Keeping Score: Team Building
Paul Ridilla

By Paul Ridilla
November 1, 2004
Creating enthusiastic, positive ambassadors for your company.

Score your team-building coaches on recruiting, retention and costly turnover:
  • How many new employees did you hire this year?
  • Who recruited each one?
  • Who interviewed and hired them?
  • What caliber are they?
  • Who was their entry-level supervisor?
  • Was there an assigned mentor?
  • How much did they advance in wages?
  • If you lost one, why?
  • If you lost any seasoned employees, why?
  • What is the morale on your jobsites? Is it fun?
  • Do you have a performance scorecard for each employee?
  • Do you conduct and maintain exit interviews?
You can easily understand why keeping those dozen scores would be important to any company at any time. Surely you must realize how critical that information is during our existing skilled-labor crisis. Turnover is the single biggest hole in your company's profit potential and you need to know how to stop it as well as prevent it. In addition to determining "who" is responsible, you will also identify "why" and resolve what that person may be doing wrong.
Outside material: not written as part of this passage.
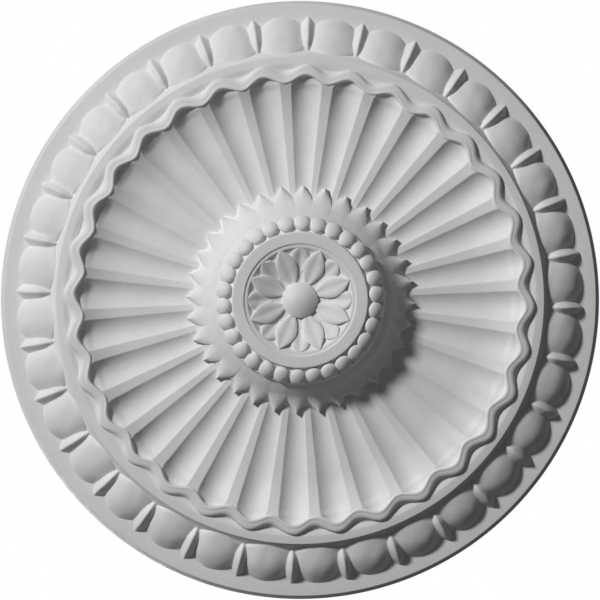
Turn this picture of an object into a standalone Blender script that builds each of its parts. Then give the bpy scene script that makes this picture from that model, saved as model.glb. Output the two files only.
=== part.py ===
"""A round ceiling rose, one casting in hard white foam, primed: a fluted bowl round a raised boss with a flower.

The relief is worked face up, in metres above the flat back, and then turned over: the rose hangs face down,
its back against the ceiling at height zero. Radii are a running sum of the widths of its mouldings.
"""

import math

import bmesh
import bpy
import numpy as np

# Widths of the mouldings, from the centre outwards
DOME_RADIUS = 0.0170
FIELD_WIDTH = 0.0350
INNER_FILLET_WIDTH = 0.0037
FLAT_RING_WIDTH = 0.0104
BEAD_CHANNEL_WIDTH = 0.0160
LEDGE_WIDTH = 0.0008
COLLAR_RUN = 0.0196
BOWL_WIDTH = 0.1117
RIBBON_WIDTH = 0.0064
SCALLOP_DEPTH = 0.0109
BAND_WIDTH = 0.0095
RIDGE_WALL_RUN = 0.0036
STRING_WIDTH = 0.0388
FASCIA_WIDTH = 0.0109
SHOULDER_RUN = 0.0037
EDGE_RUN = 0.0020

# Heights above the flat back
EDGE_HEIGHT = 0.0080
FASCIA_OUTER_HEIGHT = 0.0110
FASCIA_INNER_HEIGHT = 0.0121
STRING_TOP_HEIGHT = 0.0344
RIDGE_HEIGHT = 0.0390
BAND_HEIGHT = 0.0400
GROOVE_HEIGHT = 0.0395
RIBBON_CREST_HEIGHT = 0.0453
RIBBON_TROUGH_HEIGHT = 0.0483
BOWL_LOW_HEIGHT = 0.0370
COLLAR_TOP_HEIGHT = 0.0657
BEAD_CHANNEL_HEIGHT = 0.0662
FLAT_RING_HEIGHT = 0.0800
INNER_FILLET_HEIGHT = 0.0785
FIELD_RIM_HEIGHT = 0.0735
FIELD_LOW_HEIGHT = 0.0690
DOME_RISE = 0.0063

# The fluted bowl: channels that narrow towards the centre, with a flat fillet between each two
FLUTE_COUNT = 32
FLUTE_HALF_ANGLE = math.radians(4.15)
FLUTE_DEPTH_TO_WIDTH = 0.30
FLUTE_END_SETBACK = 0.0030
FLUTE_END_SWELL = 0.0090
FLUTE_FOOT_CLEARANCE = 0.0025
FLUTE_FOOT_SWING = 0.0080
BOWL_LOW_FROM_COLLAR = 0.0685
BOWL_OUTER_RISE = 0.0091
BOWL_INNER_RISE = 0.0062
BOWL_RISE_POWER = 2.2

# The scalloped ribbon, wavy in plan and in height
RIBBON_TOP_FALL = 0.0024
RIBBON_INNER_SWING = 0.0089
GROOVE_FROM_TROUGH = 0.0084
GROOVE_SWING = 0.0047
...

Ideally you have already analyzed and estimated the horrendous cost of turnover. Losing that employee's knowledge and ability, added to his or her rapport with your employees and customers, is only a minor impact. You must add the cost and frustration of recruiting, hiring and training his or her replacement.

Unfortunately, it is extremely difficult to estimate the positive benefits as well as the negative repercussions from each of your ambassador's messages throughout your hiring radius. This hiring radius varies from 30 miles to 50 miles, depending on the population and economy where you are located.
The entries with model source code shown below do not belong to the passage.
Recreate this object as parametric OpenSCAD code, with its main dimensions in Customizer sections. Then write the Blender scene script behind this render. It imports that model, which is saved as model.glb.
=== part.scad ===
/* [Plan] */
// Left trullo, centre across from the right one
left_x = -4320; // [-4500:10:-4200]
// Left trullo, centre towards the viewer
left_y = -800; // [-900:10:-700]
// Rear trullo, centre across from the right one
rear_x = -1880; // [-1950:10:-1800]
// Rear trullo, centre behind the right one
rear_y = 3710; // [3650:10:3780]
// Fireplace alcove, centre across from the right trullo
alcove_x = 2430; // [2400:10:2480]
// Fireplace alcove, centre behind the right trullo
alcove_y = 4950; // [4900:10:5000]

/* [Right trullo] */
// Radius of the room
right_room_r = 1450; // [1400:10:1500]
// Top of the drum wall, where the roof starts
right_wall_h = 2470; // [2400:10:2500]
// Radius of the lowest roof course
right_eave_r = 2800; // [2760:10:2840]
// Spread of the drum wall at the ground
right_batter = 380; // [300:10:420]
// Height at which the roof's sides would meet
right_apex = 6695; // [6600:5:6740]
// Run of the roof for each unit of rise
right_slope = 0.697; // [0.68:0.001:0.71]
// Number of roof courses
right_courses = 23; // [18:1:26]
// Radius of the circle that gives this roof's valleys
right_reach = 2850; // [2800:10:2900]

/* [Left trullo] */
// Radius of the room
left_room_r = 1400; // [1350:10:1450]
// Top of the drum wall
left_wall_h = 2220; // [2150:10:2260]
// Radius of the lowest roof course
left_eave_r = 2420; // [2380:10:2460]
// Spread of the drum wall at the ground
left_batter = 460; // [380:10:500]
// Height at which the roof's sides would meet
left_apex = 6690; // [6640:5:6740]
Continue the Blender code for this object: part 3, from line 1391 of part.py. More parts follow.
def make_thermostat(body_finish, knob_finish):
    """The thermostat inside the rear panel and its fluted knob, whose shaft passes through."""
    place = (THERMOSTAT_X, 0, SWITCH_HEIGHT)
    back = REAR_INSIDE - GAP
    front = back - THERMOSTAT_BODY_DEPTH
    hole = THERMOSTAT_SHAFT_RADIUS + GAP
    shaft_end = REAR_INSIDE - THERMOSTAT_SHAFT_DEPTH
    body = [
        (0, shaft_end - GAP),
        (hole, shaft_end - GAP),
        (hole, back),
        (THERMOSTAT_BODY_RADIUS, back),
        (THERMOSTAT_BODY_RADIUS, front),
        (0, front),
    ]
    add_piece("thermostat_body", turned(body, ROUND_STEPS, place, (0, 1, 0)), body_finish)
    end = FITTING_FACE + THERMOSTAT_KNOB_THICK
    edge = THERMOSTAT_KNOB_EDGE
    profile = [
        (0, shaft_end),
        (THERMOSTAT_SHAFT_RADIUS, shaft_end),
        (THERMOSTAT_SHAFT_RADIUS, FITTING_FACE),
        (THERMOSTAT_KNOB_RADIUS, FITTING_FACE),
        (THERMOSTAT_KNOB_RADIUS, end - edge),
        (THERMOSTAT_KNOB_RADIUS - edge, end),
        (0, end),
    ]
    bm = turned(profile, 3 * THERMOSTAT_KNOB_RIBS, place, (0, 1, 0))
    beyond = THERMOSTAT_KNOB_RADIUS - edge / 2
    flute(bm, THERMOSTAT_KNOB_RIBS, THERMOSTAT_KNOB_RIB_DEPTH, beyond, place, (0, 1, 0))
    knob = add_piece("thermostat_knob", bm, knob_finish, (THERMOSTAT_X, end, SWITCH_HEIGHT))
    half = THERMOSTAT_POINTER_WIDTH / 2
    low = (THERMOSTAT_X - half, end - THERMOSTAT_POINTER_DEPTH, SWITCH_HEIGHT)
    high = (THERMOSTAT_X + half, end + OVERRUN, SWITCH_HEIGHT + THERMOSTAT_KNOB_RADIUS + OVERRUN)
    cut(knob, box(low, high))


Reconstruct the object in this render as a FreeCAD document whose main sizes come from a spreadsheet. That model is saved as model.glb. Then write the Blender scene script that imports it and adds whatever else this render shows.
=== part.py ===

I hope you realize that any employee who now, or in the past, takes home your company paycheck becomes your ambassador. He or she will tell all of his or her relatives, friends and acquaintances how great it is (or was) working for your company. They have ambassador credentials and their positive message will bring you more good employees than you need.
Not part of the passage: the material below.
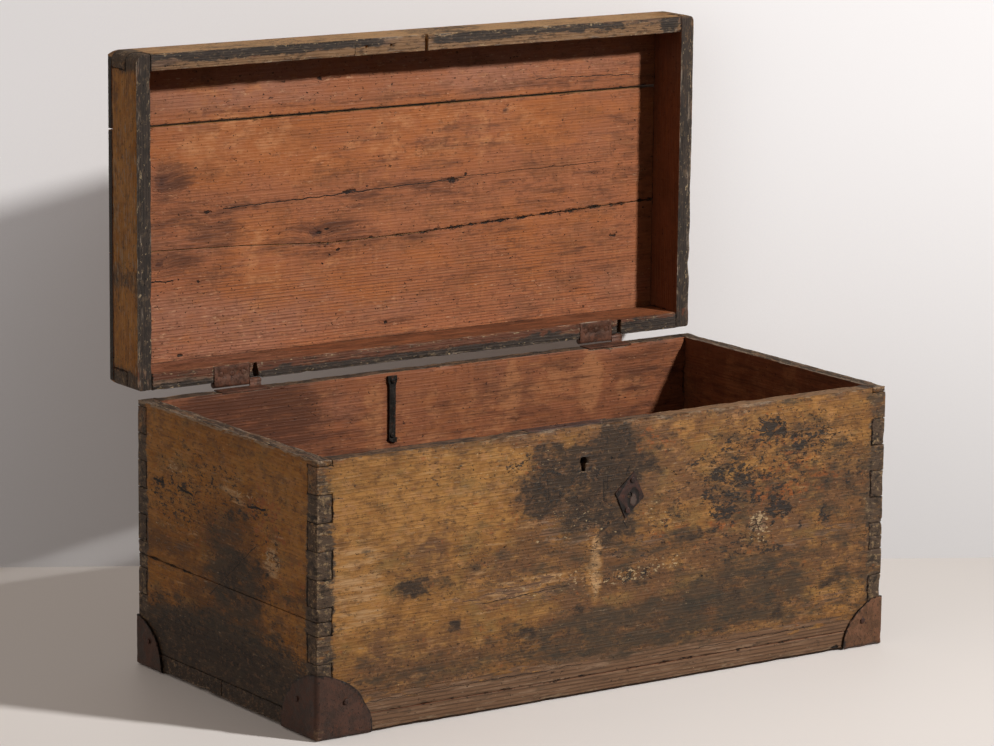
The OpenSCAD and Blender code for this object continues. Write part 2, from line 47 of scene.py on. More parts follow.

When you consider what a disgruntled employee - one who quits working for you or one you have fired - tells your potential recruits, you understand why "good help is hard to find!"

Improving The Team-Building Score

If you analyze the profit potential of positive ambassadors compared to the high cost and extra work created by those negative messages, you can readily realize the value of keeping a team-building scorecard. But your score is useless if you don't take positive steps to improve.

You should begin with who interviewed and hired each individual. How many were selected but couldn't cut it? Keep in mind, each one you lost became a very negative company ambassador in your hiring radius. You may need to initiate some training or even consider utilizing a different person to hire.

Your scorecard may also show that your entry-level supervisor is responsible for unnecessary turnover. How much human relations training do your foremen receive?

  • Do they train your employees to do it your way rather than merely testing them?

  • Do they color-track each day's work on the plans, in the specs and code book?

  • Do they check and rate each day's performance?

  • Do they always wear a smile?

  • Do they encourage upward communication (empowerment)?

  • Do they rigidly follow and enforce your written chain of command?

  • Do they always criticize or discipline privately?
Can you see how unfair it would be for any contractor to expect this type of human relations from their foremen if they were never trained to do it?

I have trained thousands of seasoned foremen throughout all 50 states and most of Canada who were totally amazed at what they should and should not be doing with their employees. And I always remind them to consider, when he goes home, what that employee will tell his friends about the way he was treated today. That alone is very effective advice!

These foremen are also very appreciative of the assistance they gain by having each new employee assigned a 90-day mentor.

Our last item on your team-building scorecard is the exit interview. Before you give that last paycheck to any employee, you should sit down and ask why he or she is leaving your company. Let the employee know that he or she was a valuable asset and you hate to lose him or her. Also assure these employees that you want them to return if circumstances permit.

Always ask what went wrong and which of your employees may have offended them. Explain that you are not on a revengeful witch hunt, but you hope to prevent losing any other good employees.

You may or may not receive helpful information, but at least that employee will appreciate your concern and become a neutral, rather than negative, company ambassador.